18.7.       No person or undertaking that is not a Party to these Terms shall have any right under the Contracts (Rights of Third Parties) Act 1999 to enforce any of the terms of these Terms.

18.8.       Any variation of these Terms must be in writing and signed by or on behalf of both parties to these Terms.

18.9.       Unless specifically provided otherwise, rights arising under these Terms are cumulative and do not exclude rights provided by law.

18.10.    The waiver by either party of a breach or default of any of the provisions of these Terms by the other Party shall not be construed as a waiver of any succeeding breach of the same or other provisions nor shall any delay or omission on the part of either Party to exercise or avail itself of any right power of privilege that you have or may have hereunder operate as a waiver of any breach of default by the other Party.
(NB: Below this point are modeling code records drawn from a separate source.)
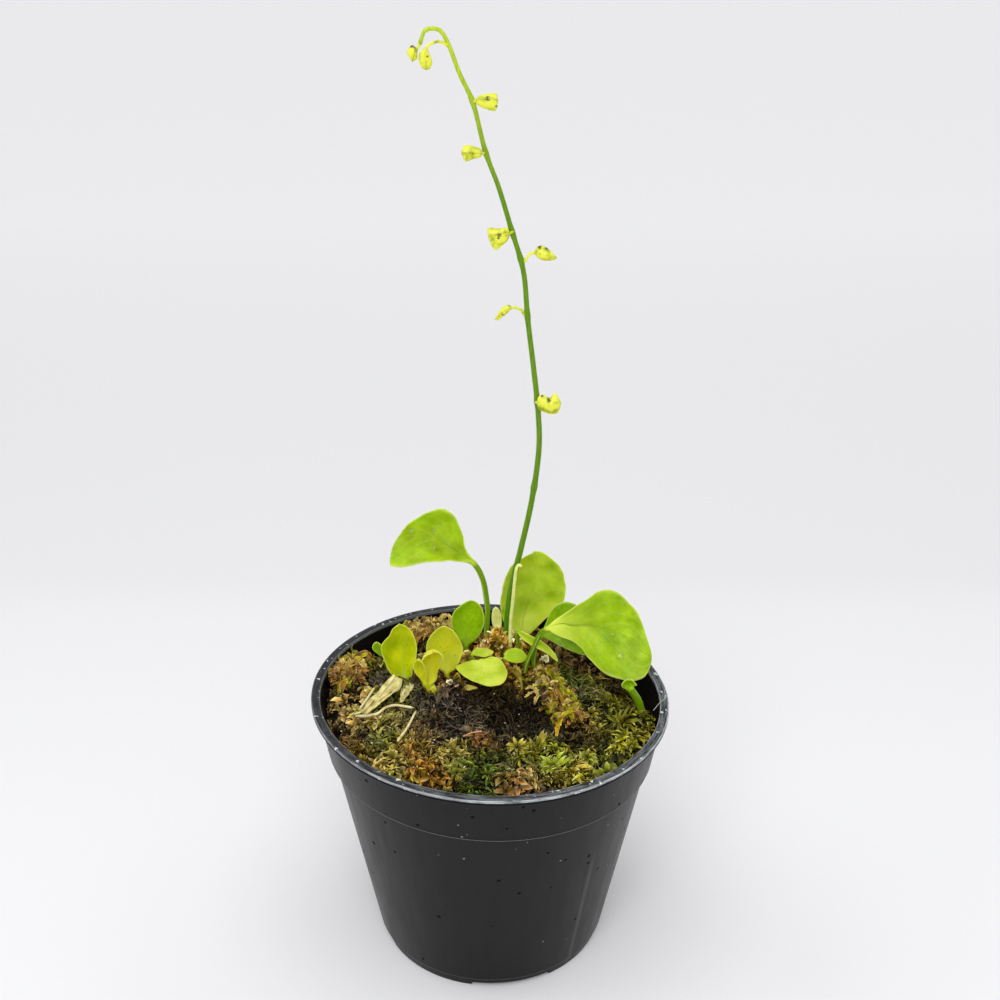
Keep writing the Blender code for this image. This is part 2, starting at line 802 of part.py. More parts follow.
        rib=[(-8.6, 4.3, 70.6)],
        right=[(-7.8, 3.6, 70.2)],
        tip=(-8.4, 3.8, 72.2),
        stem_r=0.45,
        finish="olive",
        rows=5,
        stem_rows=2,
    ),
    "old_front_leaflet": dict(
        foot=(-7.4, 2.4),
        stem=[(-7.2, 2.3, 67.6), (-6.9, 2.2, 68.4)],
        left=[(-5.8, 2.5, 69.5)],
        rib=[(-5, 2, 69.1)],
        right=[(-5.4, 1.4, 68.6)],
        tip=(-3.2, 1.8, 69),
        stem_r=0.45,
        finish="olive",
        rows=5,
        stem_rows=2,
    ),
    "old_right_leaflet": dict(
        foot=(8, 7),
        stem=[(7.9, 7.2, 67), (7.6, 7.5, 68)],
        left=[(9, 8.2, 70.2), (8.2, 9, 71.6)],
        rib=[(7, 8.9, 69.8), (6.4, 9.3, 71)],
        right=[(5.2, 7.6, 68.6), (4.3, 8.4, 70.4)],
        tip=(5.6, 9.3, 71.7),
        stem_r=0.45,
        finish="olive",
        rows=6,
    ),
}


def spoon_leaves(finishes, into):
    for name, shape in LEAVES.items():
        rest = {key: value for key, value in shape.items() if key != "finish"}
        leaf(name, finish=finishes[shape["finish"]], into=into, **rest)


# Foot, route, and radius at the foot and at the tip of each standing stem, and the points along it.
STEMS = {
    "flower_scape": dict(
        foot=(4.0, 19.8),
        route=[
            (4.4, 19.6, 80),
            (5.4, 19.5, 89),
            (7.8, 19.3, 100),
            (10.4, 18.7, 113.5),
            (12, 18.2, 127),
            (11.8, 18, 137),
            (10.5, 18, 149),
            (9, 18, 161),
            (7.9, 18, 172.5),
            (5, 18, 182.5),
            (2.1, 18, 192),
            (-0.9, 18, 200),
            (-3.6, 18, 210.5),
            (-6.4, 18, 216.5),
            (-8.7, 18, 222.5),
            (-10.4, 17.9, 225.5),
            (-12.2, 17.8, 226.3),
            (-14, 17.8, 225.6),
            (-15, 17.8, 223.2),
        ],
        radius=0.85,
        tip_radius=0.5,
        finish="scape",
        count=46,
    ),
    "dry_stalk": dict(
        foot=(5.0, 16.6),
        route=[
            (5.2, 16.6, 80),
            (5.7, 16.6, 86),
            (6.2, 16.6, 92),
            (6.6, 16.6, 95.4),
            (7.3, 16.6, 96.6),
            (7.8, 16.6, 96),
        ],
        radius=0.5,
        tip_radius=0.4,
        finish="straw",
        count=22,
    ),
    "dark_runner": dict(
        foot=(-16.8, -2.0),
        route=[
            (-17.4, -1.8, 70.8),
            (-18.6, -0.8, 71.5),
            (-20.4, 1.4, 71),
            (-22.2, 2.4, 71.1),
            (-23.8, 2.8, 71.5),
        ],
        radius=0.25,
        tip_radius=0.2,
        finish="olive",
        count=16,
    ),
}
# Places on the moss that each stolon lies along, and its radius.
STOLONS = {
    "long_stolon": (
        [
            (-33.6, -7.4),
            (-31, -7.4),
            (-28.2, -7.2),
            (-26.2, -5.6),
            (-23.8, -5.2),
            (-21.5, -6.2),
            (-19, -7),
        ],
        0.4,
    ),
    "front_stolon": ([(-22.8, -17), (-21, -12.5), (-19.4, -9)], 0.35),
    "side_stolon": ([(-32, -6), (-31, -2), (-29.6, 1.5)], 0.35),
}


def stems(finishes, into):
    """The scape, the dry stalk beside it, the dark runner, and the stolons that lie on the moss."""
    for name, stem in STEMS.items():
        path = planted(stem["foot"], stem["route"], stem["radius"])
        finish = finishes[stem["finish"]]
        strand(name, path, stem["radius"], finish, into, stem["tip_radius"], stem["count"])
    for name, (places, radius) in STOLONS.items():
        path = [(x, y, moss_height(x, y) + radius + LYING_GAP) for x, y in places]
        strand(name, path, radius, finishes["straw"], into, radius * 0.8, 18)


# The stalk, the upper edge, middle, lower edge and tip, and half the depth of each calyx and bud.
PODS = {
    "calyx_1": dict(
        stem=[(11.6, 17, 141), (11.4, 16.4, 140.9), (11.2, 16, 140.8)],
        upper=[(11.6, 15.8, 142.3), (13.5, 15.6, 142.9), (16, 15.6, 143.1)],
        middle=[(13, 15.4, 140.6), (15.5, 15.4, 140.4)],
        lower=[(12, 15.8, 139), (14.5, 15.6, 138.1), (16.4, 15.6, 138.3)],
        tip=(17.3, 15.6, 140.8),
        half_depth=1.2,
    ),
    "calyx_2": dict(
        stem=[(7.8, 17.9, 162.6), (7.4, 17.9, 163.3), (6.4, 17.7, 163.9), (5.3, 17.5, 164)],
        upper=[(4.4, 17.4, 164.7), (3, 17.2, 164.1), (1.9, 17, 162.8)],
        middle=[(3.8, 17.2, 163.4), (2.5, 17, 162.2)],
        lower=[(4.2, 17.4, 162.7), (2.8, 17.2, 161.6), (1.9, 17, 161.1)],
        tip=(1.1, 17, 161.2),
        half_depth=0.9,
    ),
    "calyx_3": dict(
        stem=[(8.7, 17.9, 175.6), (9, 17.9, 176.3), (9.6, 17.8, 176.9), (10.3, 17.6, 177)],
        upper=[(10.9, 17.4, 178.3), (12.2, 17.2, 178.7), (13.9, 17, 177.8)],
        middle=[(12, 17, 177), (13.8, 17, 176.6)],
        lower=[(11.3, 17.4, 175.8), (12.8, 17.2, 175.3), (14.5, 17, 175.4)],
        tip=(15.7, 17, 176),
        half_depth=1.2,
    ),
    "calyx_4": dict(
        stem=[(4.6, 17.2, 181.8), (4.3, 17, 181.7), (4, 16.8, 181.6)],
        upper=[(3.4, 16.6, 183.2), (1.6, 16.6, 182.9), (-0.3, 16.6, 182.6)],
        middle=[(2.5, 16.6, 181.2), (1, 16.6, 180.8)],
        lower=[(3.8, 16.6, 180.1), (2.8, 16.6, 179), (1.4, 16.6, 178)],
        tip=(-0.2, 16.6, 180.4),
        half_depth=1.0,
    ),
    "calyx_5": dict(
        stem=[(-1.9, 17.9, 199.7), (-2.1, 17.8, 199.7), (-2.4, 17.8, 199.7)],
        upper=[(-2.8, 17.6, 200.9), (-4.2, 17.4, 201.4), (-5.8, 17.2, 201.2)],
        middle=[(-3.7, 17.4, 199.7), (-5, 17.3, 199.6)],
        lower=[(-2.7, 17.6, 198.8), (-3.9, 17.4, 198.3), (-5.4, 17.2, 198)],
        tip=(-6.3, 17.2, 199.7),
        half_depth=1.2,
    ),
    "calyx_6": dict(
        stem=[(-2.7, 17.9, 211), (-2.5, 17.8, 211), (-2.2, 17.8, 211)],
        upper=[(-1.8, 17.6, 212.3), (-0.4, 17.4, 212.5), (1.4, 17.2, 212.2)],
        middle=[(-1, 17.4, 211), (0.5, 17.3, 210.8)],
        lower=[(-1.9, 17.6, 210), (-0.7, 17.4, 209.4), (1, 17.2, 209.2)],
        tip=(2, 17.2, 210.7),
        half_depth=1.2,
    ),
    "upper_tip_bud": dict(
        stem=[(-15.2, 17.8, 222.2), (-15.5, 17.8, 222), (-15.8, 17.8, 221.9)],
        upper=[(-16.8, 17.8, 222.7), (-18, 17.6, 221.2)],
        middle=[(-16.4, 17.8, 221.2), (-16.8, 17.8, 220.2)],
        lower=[(-15.6, 17.8, 221), (-15.7, 17.7, 219.9)],
        tip=(-16.8, 17.6, 219.2),
        half_depth=1.0,
    ),
    "lower_tip_bud": dict(
        stem=[(-9.9, 17.4, 223.2), (-11, 17, 223.5), (-12.4, 16.4, 223.2), (-13.5, 15.8, 222.5)],
        upper=[(-14.9, 15.5, 221.6), (-15.3, 15.4, 219.8), (-14.7, 15.4, 218.3)],
        middle=[(-13.9, 15.5, 221), (-13.8, 15.5, 219.4)],
        lower=[(-12.8, 15.5, 221), (-12.2, 15.4, 219.4), (-12.7, 15.4, 218.1)],
        tip=(-13.7, 15.4, 217.7),
        half_depth=1.0,
    ),
}


def pods(finish, into):
    for name, shape in PODS.items():
        calyx(name, finish=finish, into=into, **shape)


# Places on the moss that each lump of loose dry moss lies along, its radius and which way it is wide.
CLUMPS = {
    "dry_moss_clump": ([(13.6, 12.5), (15.4, 5), (17.4, -2), (20.5, -12)], 2.6, (1, 0, 0)),
    "rear_moss_clump": ([(-23.5, 28), (-18, 31), (-11, 31.5)], 2.6, (0, 1, 0)),
    "left_moss_clump": ([(-37, 4), (-37.2, 11), (-35.4, 17.5)], 2.6, (1, 0, 0)),
}


def moss_clump(name, places, radius, across, finish, into):
    """A flattened lump of moss that lies on the bed."""
    lift = CLUMP_FLATNESS * radius + LYING_GAP
    path = smooth_path([(x, y, moss_height(x, y) + lift) for x, y in places], 40)
    rings = []
    for k in range(CLUMP_ROWS + 1):
        t = k / CLUMP_ROWS
        rough = 1 + CLUMP_ROUGHNESS * noise.noise(Vector((t * 6, radius, 0)))
        width = radius * rough * math.sin(math.pi * mix(0.1, 0.9, t)) ** 0.6
        ring = round_ring(Vector(), direction_at(path, t), Vector(across), width, CLUMP_SIDES)
        for p in ring:
            p.z *= CLUMP_FLATNESS
        rings.append([point_at(path, t) + p for p in ring])
    return loft(name, rings, finish, into)


def moss_clumps(finish, into):
    for name, (places, radius, across) in CLUMPS.items():
        moss_clump(name, places, radius, across, finish, into)


def main():
    clear_scene()
    plant = collection("potted_bladderwort")
    cutters = collection("cutters")
    finishes = {
        "leaf": material("leaf_green", LEAF_GREEN, 0.42),
        "young": material("young_leaf_yellow", YOUNG_YELLOW, 0.45),
        "scape": material("scape_green", STEM_GREEN, 0.45),
        "straw": material("straw", PALE_STRAW, 0.6),
        "olive": material("old_leaf_olive", OLD_OLIVE, 0.6),
    }
    spoon_leaves(finishes, plant)
    stems(finishes, plant)
    pods(material("calyx_yellow", CALYX_YELLOW, 0.5), plant)
    moss_clumps(material("dry_moss", MOSS_TAN, 0.85), plant)
    moss_bed(material("sphagnum", MOSS_OLIVE, 0.9), plant, cutters)
    nursery_pot(material("black_polypropylene", POT_BLACK, 0.38), plant, cutters)


main()
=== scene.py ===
"""Potted bladderwort: the finished look of the plant, its moss and its pot.

Laid out as a Blender add-on and run as a script. Lengths in the code are in millimetres unless a
name or a property says otherwise; MM turns them to metres. The plant grows from the same given
points as the model's solids, so every piece lies where its solid does.
"""

import json
import math
import random

import bmesh
import bpy
from bpy.props import FloatProperty, FloatVectorProperty, IntProperty, PointerProperty
from mathutils import Matrix, Vector, noise

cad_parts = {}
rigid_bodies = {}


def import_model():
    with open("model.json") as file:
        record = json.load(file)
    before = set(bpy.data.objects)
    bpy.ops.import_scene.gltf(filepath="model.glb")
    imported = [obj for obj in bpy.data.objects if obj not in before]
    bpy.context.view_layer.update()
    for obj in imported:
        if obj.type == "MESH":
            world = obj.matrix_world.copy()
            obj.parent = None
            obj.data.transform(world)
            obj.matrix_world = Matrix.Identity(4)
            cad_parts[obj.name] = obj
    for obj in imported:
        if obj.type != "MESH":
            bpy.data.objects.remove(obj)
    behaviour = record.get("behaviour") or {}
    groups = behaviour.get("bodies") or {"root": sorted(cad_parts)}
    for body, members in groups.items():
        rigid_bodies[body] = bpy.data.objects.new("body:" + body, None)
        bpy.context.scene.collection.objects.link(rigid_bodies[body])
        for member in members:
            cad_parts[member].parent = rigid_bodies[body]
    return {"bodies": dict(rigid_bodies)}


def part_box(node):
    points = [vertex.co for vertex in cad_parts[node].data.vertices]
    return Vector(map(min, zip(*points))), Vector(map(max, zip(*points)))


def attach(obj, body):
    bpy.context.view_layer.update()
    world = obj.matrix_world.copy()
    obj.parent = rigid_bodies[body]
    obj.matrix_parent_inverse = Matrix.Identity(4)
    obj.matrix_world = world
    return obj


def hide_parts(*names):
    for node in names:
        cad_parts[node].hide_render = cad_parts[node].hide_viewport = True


bl_info = {
    "name": "Potted bladderwort",
    "version": (1, 0, 0),
    "blender": (4, 5, 0),
    "location": "View3D > Sidebar > Plant",
    "description": "Builds a bladderwort in a nursery pot of moss, with its stage",
    "category": "Add Mesh",
}

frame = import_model()
MM = 0.001
BODY = list(frame["bodies"])[0]
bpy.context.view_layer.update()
POT_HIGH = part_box("nursery_pot")[1]

# The pot, in millimetres, from the frame and from the model's driving sizes.
RIM_R = POT_HIGH.x / MM
POT_H = 70.0
FOOT_R = 29.6
WALL_TOP_R = RIM_R - 2.0
WALL = 1.1
COLLAR_Z = POT_H - 14.0
COLLAR_STEP = 1.1
RIM_DROP = 1.2
FLOOR_UNDER_Z = 1.5
FLOOR_TOP_Z = 2.7
FOOT_WIDTH = 4.0
DRAIN_COUNT, DRAIN_RING_R, DRAIN_R, CENTRE_DRAIN_R = 8, 19.0, 3.0, 4.0
NOTCH_COUNT, NOTCH_WIDTH, NOTCH_H, NOTCH_TURN = 4, 20.0, 1.2, math.radians(-79.5)
STREAK_TURN = math.radians(-48)
# The thin-walled pot sits aslant of its foot: its rim rises or sinks by these, in mm for each mm of x
# and of y, and by this much all over.
SLANT_X, SLANT_Y, SAG = -0.035, 0.0135, 0.5

# The top of the moss: its level, and (x, y, height, spread) of each swell or hollow.
MOSS_LEVEL = 65.2
RIPPLE, RIPPLE_SIZE = 0.9, 5.5
MOSS_SWELLS = (
    (2, 19.5, 9.0, 6.0), (-17, 0, 4.5, 7.0), (-16, 31, 1.8, 6.5), (-35, 8, 1.5, 5.0), (0, -38, 2.4, 15.0),
    (4, -7, -3.0, 6.0), (33, 17, -3.0, 8.0),
)
BURIED = 3.0
STALK_R = 0.32
LYING_GAP = 0.45
TOWARDS_VIEWER = Vector((0.0, -0.9, 0.45))
UP, FRONT = Vector((0, 0, 1)), Vector((0, -1, 0))

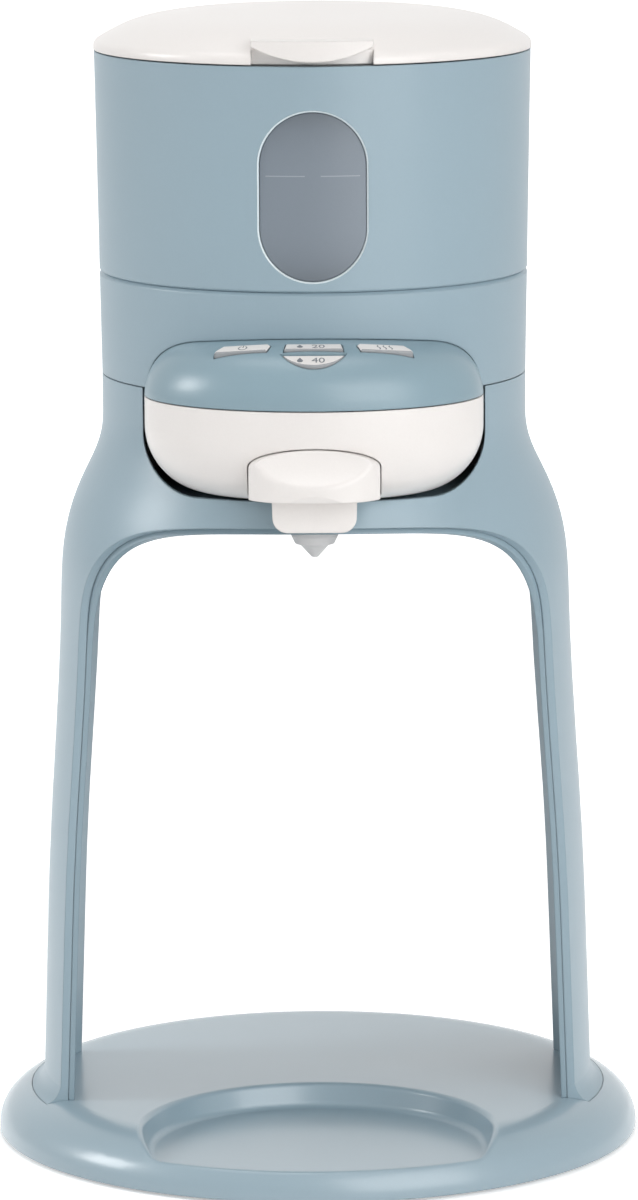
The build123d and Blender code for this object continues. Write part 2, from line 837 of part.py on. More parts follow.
with BuildPart() as thermoblock:
    add(block(-heater_half_width, heater_half_width, heater_front, heater_back, heater_low, heater_high))
    fillet(thermoblock.edges().filter_by(Axis.Z), 3.0)
    for turn_y in (heater_front + 5, heater_back - 5):
        with Locations(Location((0, turn_y, heater_low), (0, 90, 0))):
            Cylinder(3.2, 2 * heater_half_width - 6)
    with Locations(Location((heater_half_width + 2, heater_port_y, port_height), (0, 90, 0))):
        Cylinder(port_radius, 4)
    with Locations(Location((0, heater_front - 2, port_height), (90, 0, 0))):
        Cylinder(port_radius, 4)
thermoblock.part.label = "thermoblock"
export_step(thermoblock.part, "parts/thermoblock.step")

with BuildPart() as heater_terminals:
    for y in (heater_front + 5, heater_back - 5):
        add(block(-heater_half_width - 7, -heater_half_width, y - 0.4, y + 0.4, heater_low + 2, heater_low + 8))
heater_terminals.part.label = "heater_terminals"
export_step(heater_terminals.part, "parts/heater_terminals.step")

with BuildPart() as thermal_fuse:
    with Locations(Location((0, 15, heater_high + 2), (0, 90, 0))):
        Cylinder(2.0, 14)
thermal_fuse.part.label = "thermal_fuse"
export_step(thermal_fuse.part, "parts/thermal_fuse.step")

with BuildPart() as temperature_sensor:
    add(rod(-18, 8, heater_high, heater_high + 3.4, 2.5))
temperature_sensor.part.label = "temperature_sensor"
export_step(temperature_sensor.part, "parts/temperature_sensor.step")

with BuildPart() as suction_hose:
    add(
        tube(
            [
                (outlet_x, outlet_y, ledge_height - 4),
                (outlet_x, outlet_y, pump_height),
                (pump_left - 4, pump_y, pump_height),
            ],
            6.0,
            hose_radius,
            hose_bore,
        )
    )
suction_hose.part.label = "suction_hose"
export_step(suction_hose.part, "parts/suction_hose.step")

with BuildPart() as pressure_hose:
    add(
        tube(
            [
                (pump_outlet_x, pump_y, port_height - 6),
                (pump_outlet_x, pump_y, port_height),
                (38, pump_y, port_height),
                (38, heater_port_y, port_height),
                (heater_half_width + 4, heater_port_y, port_height),
            ],
            hose_bend,
            hose_radius,
            hose_bore,
        )
    )
pressure_hose.part.label = "pressure_hose"
export_step(pressure_hose.part, "parts/pressure_hose.step")

spout_top = 211.0
with BuildPart() as spout_hose:
    add(
        tube(
            [
                (0, heater_front - 4, port_height),
                (0, -outlet_forward, port_height),
                (0, -outlet_forward, spout_top),
            ],
            6.0,
            hose_radius,
            hose_bore,
        )
    )
spout_hose.part.label = "spout_hose"
export_step(spout_hose.part, "parts/spout_hose.step")

board_y = 36.0
board_thickness = 1.6
board_half_width = 21.0
board_low = 211.5
board_high = ledge_top
with BuildPart() as control_board:
    add(block(-board_half_width, board_half_width, board_y, board_y + board_thickness, board_low, board_high))
control_board.part.label = "control_board"
export_step(control_board.part, "parts/control_board.step")

with BuildPart() as board_parts:
    back = board_y + board_thickness
    for x_low, x_high, depth, z_low, z_high in (
        (-19, -9, 7.5, 213, 225),
        (-6, 2, 5.0, 214, 222),
        (5, 19, 6.5, 213, 219),
        (7, 17, 3.0, 221, 225),
    ):
        add(block(x_low, x_high, back, back + depth, z_low, z_high))
board_parts.part.label = "board_parts"
export_step(board_parts.part, "parts/board_parts.step")

# ------------------------------------------------------------------ control pod
with BuildPart() as pod_bowl:
    add(pod_form(0, 0, pod_parting))
    add(pod_form(pod_wall, 0, seam_top), mode=Mode.SUBTRACT)
    for x, y in ceiling_rests:
        add(
            rod(x, y, ceiling_height - ceiling_rest_depth, ceiling_height, ceiling_rest_radius)
            & pod_form(pod_wall / 2, 0, pod_parting)
        )
    add(drawer_front_view(drawer_clearance, bowl_inside_bottom), mode=Mode.SUBTRACT)
    add(
        rod(0, -outlet_forward, bowl_inside_bottom - funnel_flange, bowl_inside_bottom + 5, funnel_flange_radius + 0.1),
        mode=Mode.SUBTRACT,
    )
    add(rod(0, -outlet_forward, 0, bowl_inside_bottom, funnel_mouth_radius + 0.3), mode=Mode.SUBTRACT)
pod_bowl.part.label = "pod_bowl"
export_step(pod_bowl.part, "parts/pod_bowl.step")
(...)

18.11.    If any provision (or part of a provision) of these Terms is found by any court or administrative body of competent jurisdiction to be invalid, unenforceable or illegal, the other provisions shall remain in force.

18.12.    If any invalid, unenforceable or illegal provision would be valid, enforceable or legal if some part of it were deleted, the provision shall apply with whatever modification is necessary to give effect to the commercial intention of the parties.

18.13.    Save as aforesaid nothing in these Terms shall be construed as creating a partnership or joint venture of any kind between the parties or as constituting either Party as agent of the other for any purpose whatsoever.  No Party shall have the authority to bind the other Party or to contract in the name of, or create a liability against, the other Party in any way or for any purpose.

18.14.    These Terms shall be binding upon and endure for the benefit of the successors in title of the parties to it.

18.15.    These Terms and any disputes or claims arising out of or in connection with its subject matter are governed by and construed in accordance with the law of England and the parties submit to the exclusive jurisdiction of the English courts.